Mas o que significa o surgimento dessas exposições internacionais, que estou chamando aqui de "abrangentes"? São certames que pretendem mostrar a arte atual do mundo inteiro, ou seja, nascem do processo de globalização, que se intensificou a partir do fim da Segunda Guerra Mundial. Este processo, como se sabe, foi impulsionado pelo desenvolvimento econômico e o progresso técnico, tanto no campo de comunicação como dos transportes. O mundo se transforma na "aldeia global", de que falava McLuhan, e, com isso, amplia-se em termos mundiais o mercado de arte, de que essas megaexposições são expressão no plano comercial. Algo parecido com as feiras internacionais de automóveis ou de eletrodomésticos. E aqui tocamos num ponto importante do problema: a arte se ajusta, como os produtos industriais, a essas megaexposições internacionais bienais? A produção artística é capaz de, preservando sua natureza e exigências, atender a essa demanda?
A resposta, no meu entender, é não.

Preservar a natureza da obra de arte, como a concebemos, é vê-la como criação desinteressada e expressão de intuições e descobertas poéticas, o que implica sutil e demorado trabalho com a linguagem. Esta liberdade e independência do artista é que torna possível aprofundar a expressão e efetivamente inovar. Entendida deste modo, a arte situa-se no pólo oposto ao da produção industrial que, mesmo quando se vale do estético, visa prioritariamente à venda e, por isso mesmo, atender ao gosto da maioria; como o objetivo final é o lucro, torna-se imprescindível economizar o tempo gasto na produção e produzir em grande quantidade. Por essas características, a produção industrial atende naturalmente aos apelos de um universo em que a rapidez e a quantidade contam mais que a maturação e a qualidade estética.
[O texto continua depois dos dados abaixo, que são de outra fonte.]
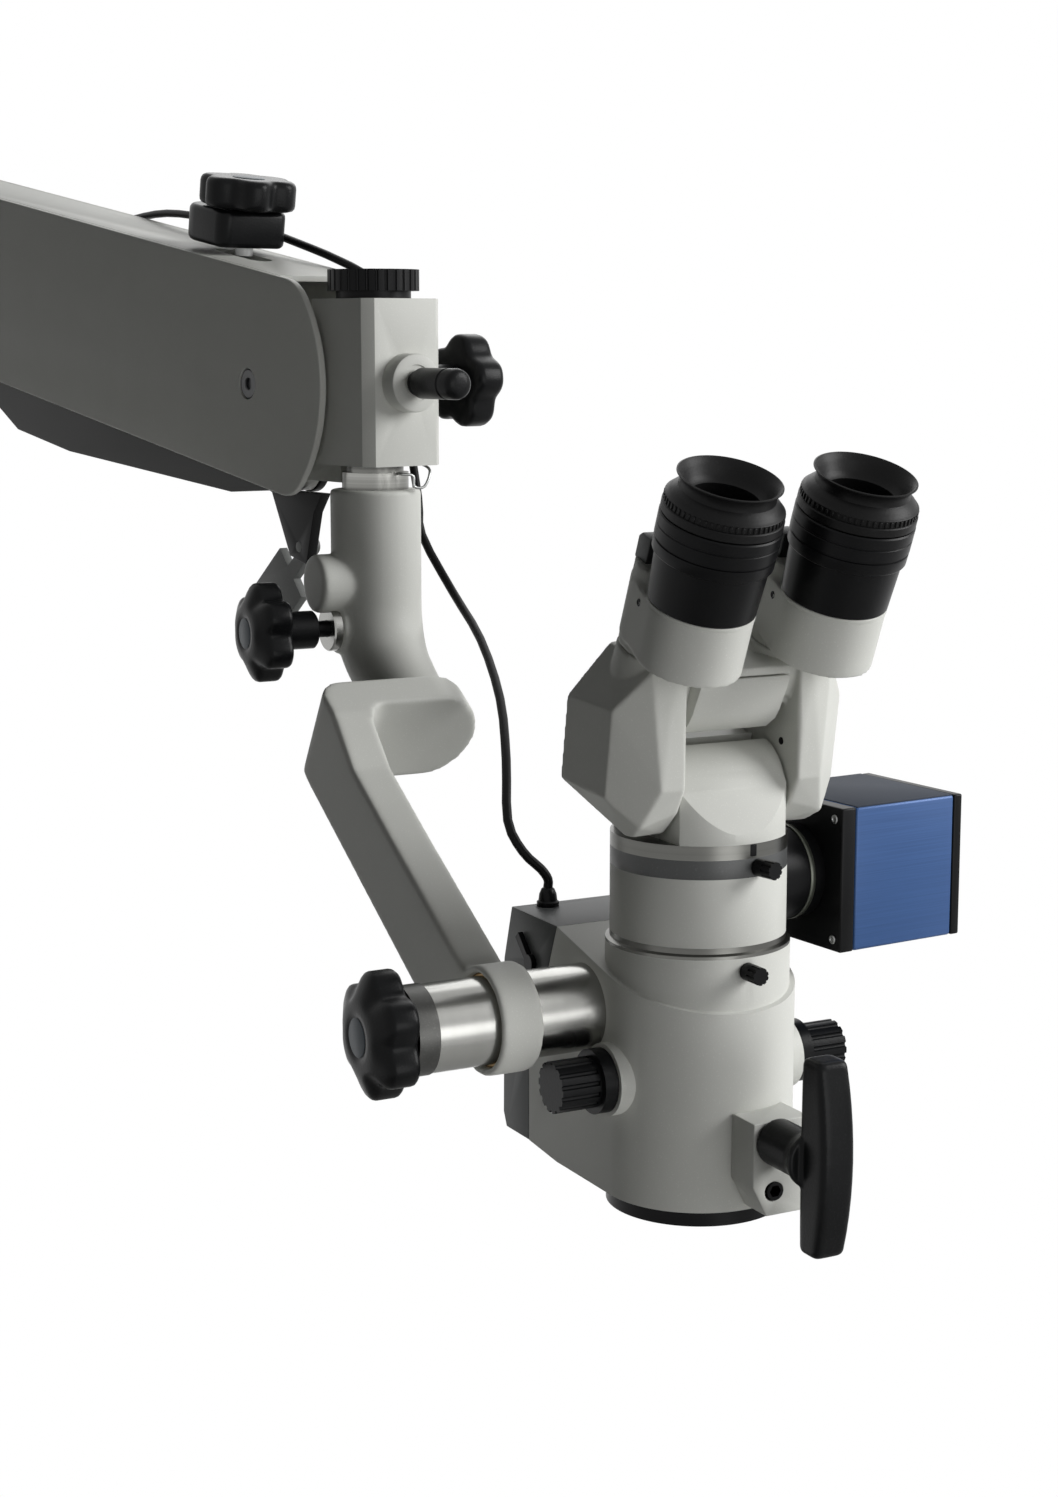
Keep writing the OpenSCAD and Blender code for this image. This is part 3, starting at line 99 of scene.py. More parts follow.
cameraFrame = turn(places["cameraYaw"], "Z") @ shift(0, 0, places["portZ"])
elbowFrame = shift(places["elbowX"], places["elbowY"], 0)
alongX = turn(90, "Y")
alongMinusX = turn(-90, "Y")
alongMinusY = turn(90, "X")
alongAcross = Matrix(((0, 0, 1, 0), (1, 0, 0, 0), (0, 1, 0, 0), (0, 0, 0, 1)))  # outline in YZ, height along X


def tubeFrame(side):
    return leanFrame @ shift(side * places["eyeGap"] / 2, places["tubeV"], places["seatW"])


# Camera first: the photograph's place, direction and lens.
viewpoint = {"place": (-580.6, -945.4, 395.5), "azimuth": -27.6, "down": 9.53, "lens": 60.12, "film": 36}
cameraData = bpy.data.cameras.new("photoCamera")
cameraData.lens = viewpoint["lens"]
cameraData.sensor_width = viewpoint["film"]
cameraData.clip_end = 20
camera = addObject("photoCamera", cameraData)
camera.matrix_world = (Matrix.Translation(metres(*viewpoint["place"])) @ turn(viewpoint["azimuth"], "Z")
                       @ turn(90 - viewpoint["down"], "X"))
bpy.context.scene.camera = camera
print("stage: camera set")


# Shader helpers
def addNode(tree, kind, inputs=None, **settings):
    node = tree.nodes.new(kind)
    for key, value in settings.items():
        setattr(node, key, value)
    for key, value in (inputs or {}).items():
        if isinstance(value, bpy.types.NodeSocket):
            tree.links.new(value, node.inputs[key])
        else:
            node.inputs[key].default_value = value
    return node


def startGroup(name, inputs, outputs):
    group = bpy.data.node_groups.new(name, "ShaderNodeTree")
    for label, kind, value in inputs:
        socket = group.interface.new_socket(name=label, in_out="INPUT", socket_type=kind)
        if value is not None:
            socket.default_value = value
    for label, kind in outputs:
        group.interface.new_socket(name=label, in_out="OUTPUT", socket_type=kind)
    return group, group.nodes.new("NodeGroupInput"), group.nodes.new("NodeGroupOutput")


# Fine moulded or sprayed grain with a slow tone drift
def makeGrainGroup():
    group, given, result = startGroup(
        "surfaceGrain",
        [("Vector", "NodeSocketVector", None), ("Fine", "NodeSocketFloat", 900.0), ("Drift", "NodeSocketFloat", 9.0)],
        [("Height", "NodeSocketFloat"), ("Tone", "NodeSocketFloat")])
    fine = addNode(group, "ShaderNodeTexNoise", {"Vector": given.outputs["Vector"], "Scale": given.outputs["Fine"],
                                                 "Detail": 2.0, "Roughness": 0.55})
    slow = addNode(group, "ShaderNodeTexNoise", {"Vector": given.outputs["Vector"], "Scale": given.outputs["Drift"],
                                                 "Detail": 3.0, "Roughness": 0.6})
    spots = addNode(group, "ShaderNodeMapRange", {"Value": fine.outputs["Fac"], "From Min": 0.62, "From Max": 0.78})
    mixed = addNode(group, "ShaderNodeMath", {0: slow.outputs["Fac"], 1: spots.outputs["Result"]}, operation="ADD")
    group.links.new(fine.outputs["Fac"], result.inputs["Height"])
    group.links.new(mixed.outputs[0], result.inputs["Tone"])
    return group


# Lathe marks: fine lines that change only along the work's axis
def makeTurnedGroup():
    group, given, result = startGroup(
        "latheMarks",
        [("Along", "NodeSocketFloat", 0.0), ("Lines", "NodeSocketFloat", 4000.0), ("Bands", "NodeSocketFloat", 120.0)],
        [("Height", "NodeSocketFloat"), ("Tone", "NodeSocketFloat")])
    lines = addNode(group, "ShaderNodeTexNoise", {"W": given.outputs["Along"], "Scale": given.outputs["Lines"],
                                                  "Detail": 2.0}, noise_dimensions="1D")
    bands = addNode(group, "ShaderNodeTexNoise", {"W": given.outputs["Along"], "Scale": given.outputs["Bands"],
                                                  "Detail": 3.0}, noise_dimensions="1D")
    group.links.new(lines.outputs["Fac"], result.inputs["Height"])
    group.links.new(bands.outputs["Fac"], result.inputs["Tone"])
    return group


grainGroup = makeGrainGroup()
turnedGroup = makeTurnedGroup()


def startMaterial(name, values):
    material = bpy.data.materials.new(name)
    material.use_nodes = True
    tree = material.node_tree
    tree.nodes.clear()
    shader = addNode(tree, "ShaderNodeBsdfPrincipled", values)
    output = addNode(tree, "ShaderNodeOutputMaterial")
    tree.links.new(shader.outputs["BSDF"], output.inputs["Surface"])
    return material, tree, shader, addNode(tree, "ShaderNodeTexCoord").outputs["Object"]


def addColor(tree, shader, tone, dark, light, low, high):
    ramp = addNode(tree, "ShaderNodeValToRGB", {"Fac": tone})
    ramp.color_ramp.elements[0].position = low
    ramp.color_ramp.elements[0].color = (*dark, 1)
    ramp.color_ramp.elements[1].position = high
    ramp.color_ramp.elements[1].color = (*light, 1)
    tree.links.new(ramp.outputs["Color"], shader.inputs["Base Color"])


# Roughness that varies with one value, and bump from another
def addFinish(tree, shader, varied, rough, height, strength, depth):
    spread = addNode(tree, "ShaderNodeMapRange", {"Value": varied, "To Min": rough[0], "To Max": rough[1]})
    tree.links.new(spread.outputs["Result"], shader.inputs["Roughness"])
    bump = addNode(tree, "ShaderNodeBump", {"Height": height, "Strength": strength, "Distance": depth})
    tree.links.new(bump.outputs["Normal"], shader.inputs["Normal"])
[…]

Em artigo anterior, nos referimos rapidamente à semelhança entre as megabienais de arte e as feiras de produtos industriais. É um fato que merece atenção porque tem implicações mais importantes sobre o curso da arte do que pode parecer à primeira vista. A globalização, na medida em que provocou e possibilitou certames internacionais, reuniu num mesmo recinto manifestações artísticas de dezenas de países, que possuem características culturais distintas e não apresentam o mesmo nível de desenvolvimento econômico e tecnológico. O resultado inevitável, numa primeira etapa, foi a imposição das tendências artísticas dos países hegemônicos sobre os demais. Outro aspecto desse processo de homogeneização cultural - e como consequência dessa homogeneização - foi o esgotamento das experiências inovadoras, que se impunham como justificação necessária dessas megaexposições internacionais. De fato, que sentido teria realizá-las se não fosse para mostrar (como no caso das feiras industriais) as últimas novidades do setor? Deste modo, tornada a novidade condição si ne qua non para participar dessas mostras, os artistas que permaneciam fiéis a suas exigências estéticas foram sendo aos poucos descartados delas e substituídos por um novo tipo de artista bem mais ajustado à nova visão: daí a teoria de arte efêmera, que se ajusta perfeitamente a um universo artístico movido pela exibição de "novas atrações".
Não quero simplificar a questão, que sei complexa e multideterminada. Não ignoro que a busca sôfrega pela novidade tem também raízes na ruptura - anterior às megaexposições - com os princípios tradicionais da arte, que começa com o Cubismo e desemboca no niilismo dadaísta. Não resta dúvida, porém, que os fatores mencionados - a globalização e os certames internacionais - ofereceram um caminho propício às tendências radicais que denunciavam o valor estético como mero hábito. Esta visão duchampiana - que conduziu seu inventor a uma produção extremamente limitada de obras -, ao ser apropriada pela "nova classe" do mundo da arte, abriu caminho para uma espécie de vale-tudo, onde a improvisação se sobrepõe a qualquer norma ou princípio.

A presença dessa tendência hoje no Brasil e no mundo torna descabido negá-la como um fato cultural da época. Queiramos ou não, a aprovemos ou não, ela existe e conta com o apoio, em nível nacional e internacional, de museus e institutos culturais.